Every line below must be reproduced exactly. Copy them all.

^^^^^^^^^^^^^^^^

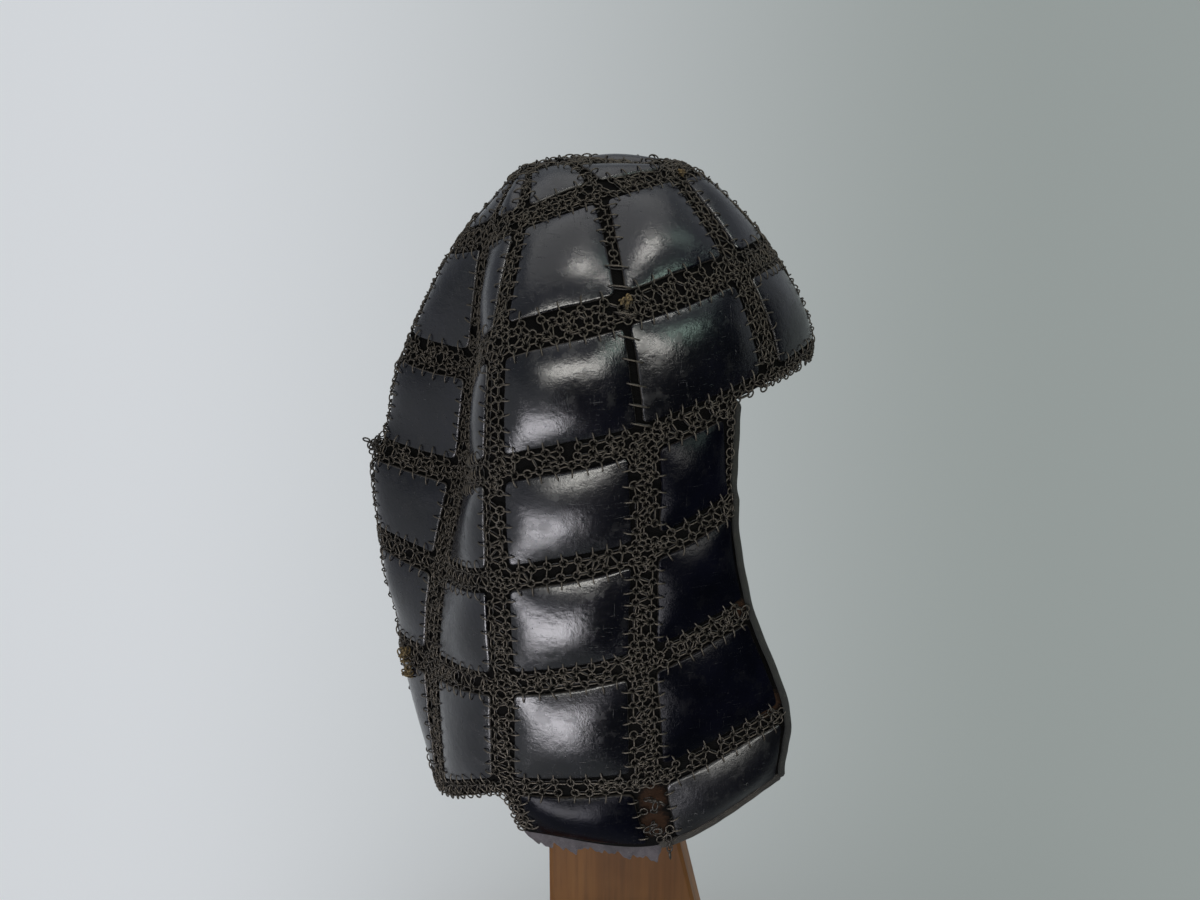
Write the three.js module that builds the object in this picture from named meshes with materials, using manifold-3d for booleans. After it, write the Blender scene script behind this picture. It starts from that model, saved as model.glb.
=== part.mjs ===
// A folding hood of domed iron plates set in a net of mail, over a cloth lining, on a wooden stand.
// Millimetres, Z up. The face opening looks towards -Y and the wearer's right is -X.
// The origin is on the floor, under the middle of the bounding box.
import * as THREE from 'three';
import Module from 'manifold-3d';

// Driving dimensions of the hood
const hoodLength = 216; // brow tip to back ridge
const hoodWidth = 176; // over both ears
const hoodHeight = 320; // lowest hem to crown
const hemAboveFloor = 171.5; // height at which the stand holds the lowest hem

// Driving dimensions of its layers
const liningWall = 1.8;
const weltRise = 1.5; // how far the bound edge of the face opening stands out
const mailThickness = 1.8;
const plateThickness = 1.3;
const plateDome = 3.6; // rise of the middle of a broad plate over its rim
const narrowDome = 2.4; // the same for the narrow plates of the nape
const flatDome = 1.2; // the same for the plates of the brow, the crown and the back ridge
const seatClearance = 0.3; // lining to mail, lining to stand
const plateSeat = 0.3; // underside of a plate's rim over the underside of the mail
const rimClearance = 0.6; // plate rim to the mail round it

// Driving dimensions of the stand
const baseLength = 232;
const baseWidth = 184;
const baseThickness = 18;
const baseCorner = 14;
const postDepth = 44; // across the hood
const postBack = 23; // from the middle to the post's straight back face
const postLength = 48; // front to back, above the sloping foot
const footRise = 228; // height at which the slope of the foot begins
const footSlope = 0.23; // forward for each millimetre down
const edgeBevel = 2;
const blockLength = 92;
const blockWidth = 82;
const blockHeight = 46;
const blockForward = 3; // from the middle of the crown
const blockRings = 5; // facets of the block, upwards and round
const blockSides = 16;

// Strips of mail that run round the hood, one row each, from the crown ridge down to the hem.
// The columns follow a strip from the brow's middle, or the edge of the face opening, to the back.
// Each place is [along, half, height]: shares of hoodLength from its middle towards the back,
// of half the hoodWidth, and of hoodHeight over the lowest hem.
const strips = [
  {
    front: [-0.144, 0.0, 0.99], brow: [-0.134, 0.045, 0.99], temple: [0.046, 0.08, 0.998],
    ear: [0.134, 0.068, 0.988], crease: [0.157, 0.045, 0.984], back: [0.166, 0.0, 0.983],
  },
  {
    front: [-0.222, 0.0, 0.984], brow: [-0.175, 0.159, 0.986], temple: [-0.014, 0.398, 0.969],
    ear: [0.148, 0.489, 0.933], crease: [0.218, 0.307, 0.905], back: [0.297, 0.0, 0.877],
  },
  {
    front: [-0.39, 0.0, 0.87], brow: [-0.301, 0.523, 0.87], temple: [-0.065, 0.909, 0.836],
    ear: [0.19, 0.955, 0.792], crease: [0.25, 0.375, 0.717], back: [0.418, 0.0, 0.72],
  },
  {
    front: [-0.492, 0.0, 0.717], brow: [-0.375, 0.568, 0.708], temple: [-0.102, 0.989, 0.661],
    ear: [0.204, 0.977, 0.614], crease: [0.287, 0.364, 0.548], back: [0.5, 0.0, 0.561],
  },
  {
    front: [-0.38, 0.591, 0.558], brow: [-0.306, 0.795, 0.552], temple: [-0.111, 0.989, 0.498],
    ear: [0.204, 0.977, 0.452], crease: [0.338, 0.409, 0.405], back: [0.495, 0.0, 0.417],
  },
  {
    front: [-0.426, 0.568, 0.389], brow: [-0.343, 0.773, 0.383], temple: [-0.106, 0.977, 0.32],
    ear: [0.199, 0.955, 0.283], crease: [0.366, 0.443, 0.248], back: [0.463, 0.0, 0.233],
  },
  {
    front: [-0.528, 0.477, 0.214], brow: [-0.435, 0.705, 0.208], temple: [-0.12, 0.955, 0.127],
    ear: [0.199, 0.909, 0.108], crease: [0.352, 0.477, 0.04], back: [0.385, 0.0, 0.048],
  },
  {
    front: [-0.528, 0.455, 0.095], brow: [-0.431, 0.682, 0.083], temple: [-0.157, 0.92, 0.002],
    ear: [0.153, 0.875, 0.017], crease: [0.335, 0.455, -0.045], back: [0.355, 0.0, -0.045],
  },
];
const crownMiddle = [0.02, 0.0, 1.0];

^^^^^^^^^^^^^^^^

> [Final result]:
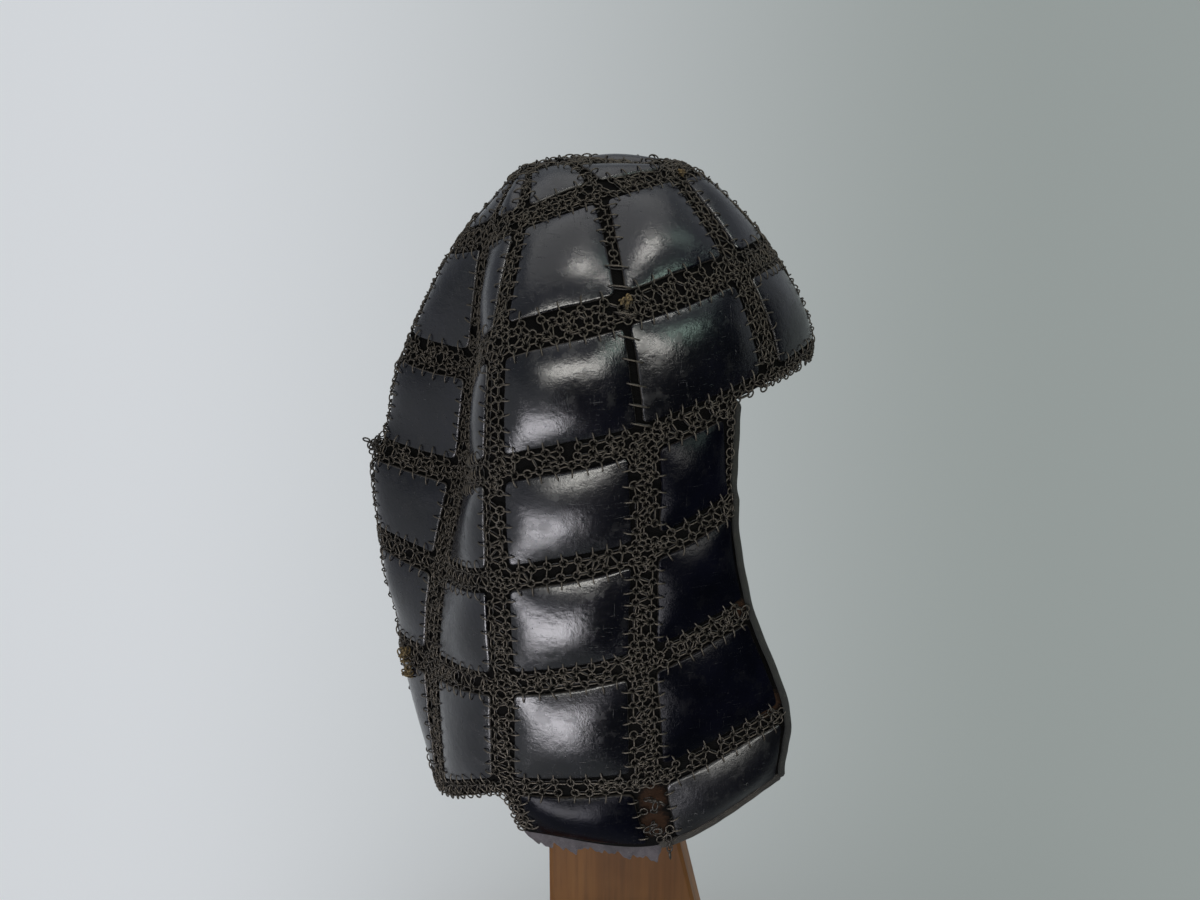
Write the three.js module that builds the object in this picture from named meshes with materials, using manifold-3d for booleans. After it, write the Blender scene script behind this picture. It starts from that model, saved as model.glb.
=== part.mjs ===
// A folding hood of domed iron plates set in a net of mail, over a cloth lining, on a wooden stand.
// Millimetres, Z up. The face opening looks towards -Y and the wearer's right is -X.
// The origin is on the floor, under the middle of the bounding box.
import * as THREE from 'three';
import Module from 'manifold-3d';

// Driving dimensions of the hood
const hoodLength = 216; // brow tip to back ridge
const hoodWidth = 176; // over both ears
const hoodHeight = 320; // lowest hem to crown
const hemAboveFloor = 171.5; // height at which the stand holds the lowest hem

// Driving dimensions of its layers
const liningWall = 1.8;
const weltRise = 1.5; // how far the bound edge of the face opening stands out
const mailThickness = 1.8;
const plateThickness = 1.3;
const plateDome = 3.6; // rise of the middle of a broad plate over its rim
const narrowDome = 2.4; // the same for the narrow plates of the nape
const flatDome = 1.2; // the same for the plates of the brow, the crown and the back ridge
const seatClearance = 0.3; // lining to mail, lining to stand
const plateSeat = 0.3; // underside of a plate's rim over the underside of the mail
const rimClearance = 0.6; // plate rim to the mail round it

// Driving dimensions of the stand
const baseLength = 232;
const baseWidth = 184;
const baseThickness = 18;
const baseCorner = 14;
const postDepth = 44; // across the hood
const postBack = 23; // from the middle to the post's straight back face
const postLength = 48; // front to back, above the sloping foot
const footRise = 228; // height at which the slope of the foot begins
const footSlope = 0.23; // forward for each millimetre down
const edgeBevel = 2;
const blockLength = 92;
const blockWidth = 82;
const blockHeight = 46;
const blockForward = 3; // from the middle of the crown
const blockRings = 5; // facets of the block, upwards and round
const blockSides = 16;

// Strips of mail that run round the hood, one row each, from the crown ridge down to the hem.
// The columns follow a strip from the brow's middle, or the edge of the face opening, to the back.
// Each place is [along, half, height]: shares of hoodLength from its middle towards the back,
// of half the hoodWidth, and of hoodHeight over the lowest hem.
const strips = [
  {
    front: [-0.144, 0.0, 0.99], brow: [-0.134, 0.045, 0.99], temple: [0.046, 0.08, 0.998],
    ear: [0.134, 0.068, 0.988], crease: [0.157, 0.045, 0.984], back: [0.166, 0.0, 0.983],
  },
  {
    front: [-0.222, 0.0, 0.984], brow: [-0.175, 0.159, 0.986], temple: [-0.014, 0.398, 0.969],
    ear: [0.148, 0.489, 0.933], crease: [0.218, 0.307, 0.905], back: [0.297, 0.0, 0.877],
  },
  {
    front: [-0.39, 0.0, 0.87], brow: [-0.301, 0.523, 0.87], temple: [-0.065, 0.909, 0.836],
    ear: [0.19, 0.955, 0.792], crease: [0.25, 0.375, 0.717], back: [0.418, 0.0, 0.72],
  },
  {
    front: [-0.492, 0.0, 0.717], brow: [-0.375, 0.568, 0.708], temple: [-0.102, 0.989, 0.661],
    ear: [0.204, 0.977, 0.614], crease: [0.287, 0.364, 0.548], back: [0.5, 0.0, 0.561],
  },
  {
    front: [-0.38, 0.591, 0.558], brow: [-0.306, 0.795, 0.552], temple: [-0.111, 0.989, 0.498],
    ear: [0.204, 0.977, 0.452], crease: [0.338, 0.409, 0.405], back: [0.495, 0.0, 0.417],
  },
  {
    front: [-0.426, 0.568, 0.389], brow: [-0.343, 0.773, 0.383], temple: [-0.106, 0.977, 0.32],
    ear: [0.199, 0.955, 0.283], crease: [0.366, 0.443, 0.248], back: [0.463, 0.0, 0.233],
  },
  {
    front: [-0.528, 0.477, 0.214], brow: [-0.435, 0.705, 0.208], temple: [-0.12, 0.955, 0.127],
    ear: [0.199, 0.909, 0.108], crease: [0.352, 0.477, 0.04], back: [0.385, 0.0, 0.048],
  },
  {
    front: [-0.528, 0.455, 0.095], brow: [-0.431, 0.682, 0.083], temple: [-0.157, 0.92, 0.002],
    ear: [0.153, 0.875, 0.017], crease: [0.335, 0.455, -0.045], back: [0.355, 0.0, -0.045],
  },
];
const crownMiddle = [0.02, 0.0, 1.0];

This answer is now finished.